The Real Cost Is Missed Production

Truck wait time is not just a fuel issue. It is not just a driver issue. It is a production issue.

Long waits can mean fewer loads per shift, poor truck use, higher hourly costs, missed plant or paving targets, frustrated crews, billing disputes, and more pressure on dispatch. On tight-margin work, that adds up fast.

The companies that get ahead of this problem do not just buy more trucks or push drivers harder. They look at the cycle. They watch the load flow. They measure wait time at the plant, quarry, scale, haul route, and dump zone. Then they adjust.

Sometimes the fix is better staggering. Sometimes it is fewer trucks. Sometimes it is a cleaner dump pattern, better field instructions, a different start time, or faster ticket handling.

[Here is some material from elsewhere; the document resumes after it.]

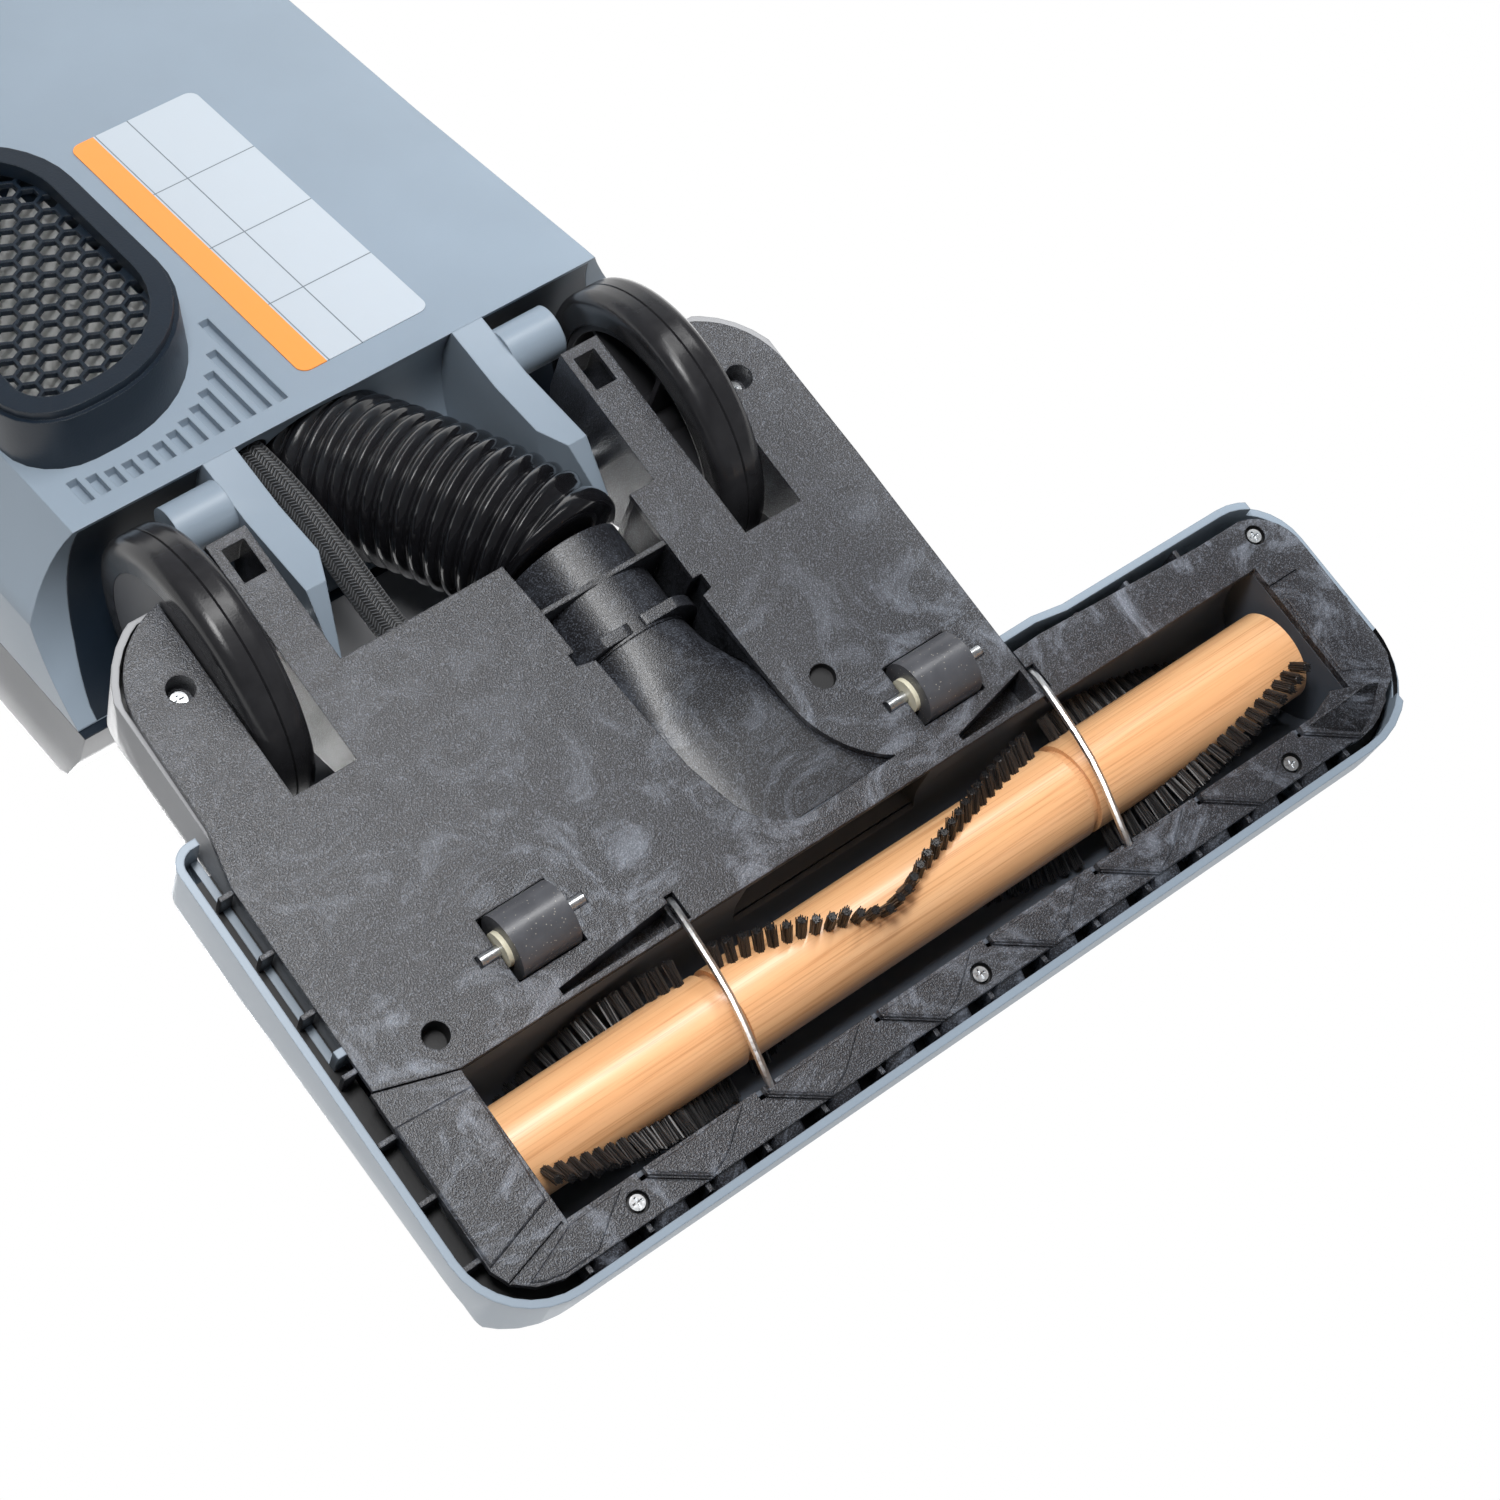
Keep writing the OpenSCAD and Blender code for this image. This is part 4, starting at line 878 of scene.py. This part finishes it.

The point is not to flood the team with reports. The point is to give good people better information so they can keep the job moving.

Conclusion

Truck wait time is easy to overlook because it feels normal. A few trucks in line. A slow ticket. A driver waiting on instructions. A dump zone that gets backed up for half an hour.

However, these small delays compound across trucks, shifts, and projects.

Heavy civil construction runs on movement. The contractors, haulers, brokers, and material producers who track cycle times, minimize idling, and act on real-time data squeeze more production from the trucks they already have, keeping projects on time and on budget.